The overarching learning goal of understanding the Earth as a system defines several issues in psychological theory and in instructional theory and practice that will be addressed in the synthesis.

  • We must apply theories of scientific concept learning and scientific reasoning to learning about complex systems and about investigative strategies that do not fit the dominant textbook model of the controlled laboratory experiment. Inevitably, we will be led to suggest needed lines of psychological and educational research.
  • We must characterize established strategies and suggest promising new strategies for introducing students to complex earth systems and to developing their understanding.
  • We must identify paradigmatic examples and model systems that are known to be or likely to be useful in instruction and outline properties of models that make them useful in the classroom. We must consider the implications for student learning of different ways of representing systems models, as well as the possible benefits of exposing students to multiple representations.

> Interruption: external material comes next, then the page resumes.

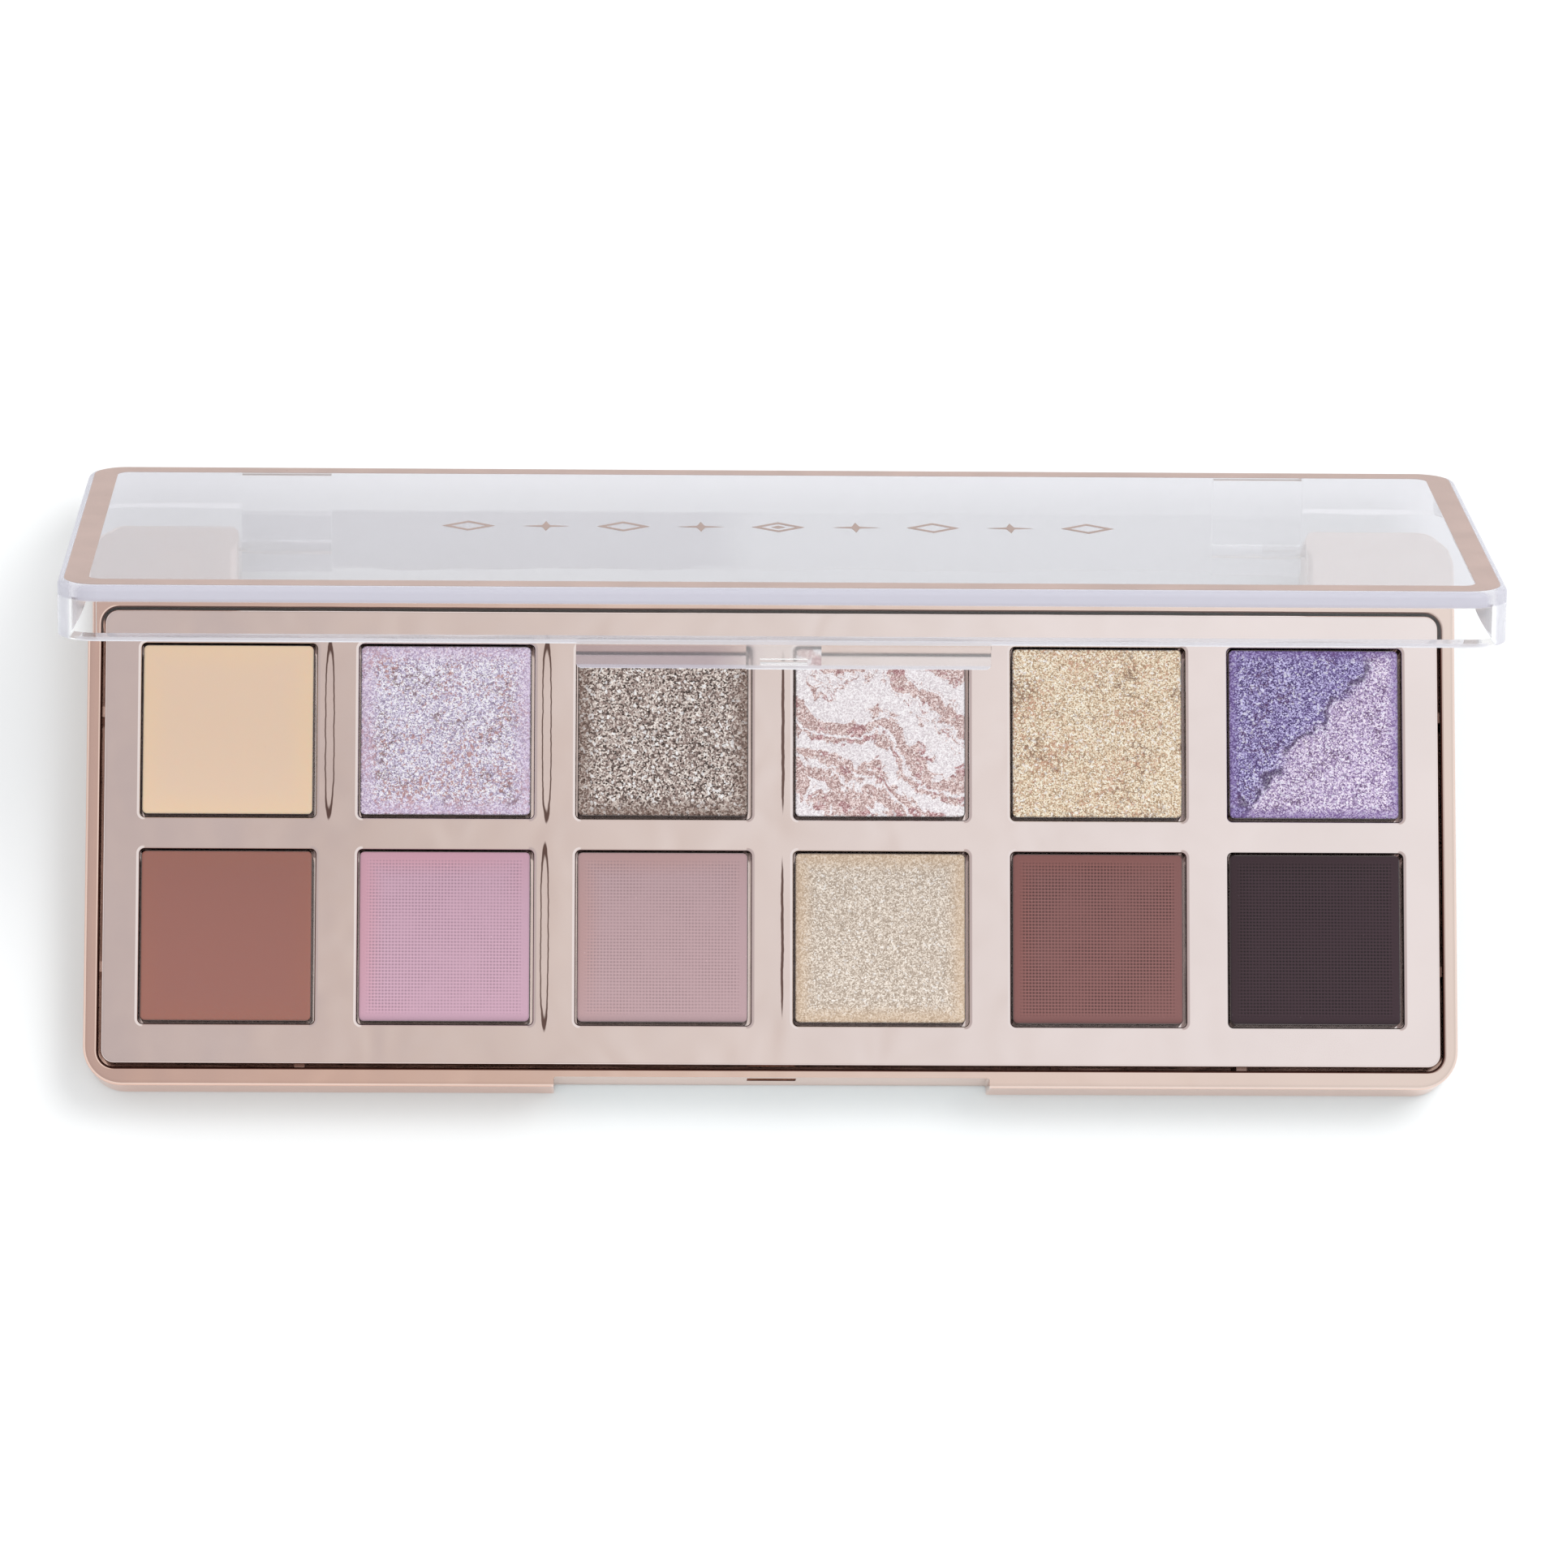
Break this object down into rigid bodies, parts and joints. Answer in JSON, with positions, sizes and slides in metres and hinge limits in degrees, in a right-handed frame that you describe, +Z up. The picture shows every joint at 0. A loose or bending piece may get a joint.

  • We must explore both the exciting prospects and potential pitfalls of putting the power of computational models in the hands of students.
  • In contemplating learning environments in which students are working with models of complex systems, we must consider strategies for fostering their understanding of the distinction between the representation and the actual world and for creating opportunities to relate models to field data and to learn to refine models in response to data.
  • Finally, we must consider ways to allow students to confront the profound policy implications of contemporary models of the Earth system.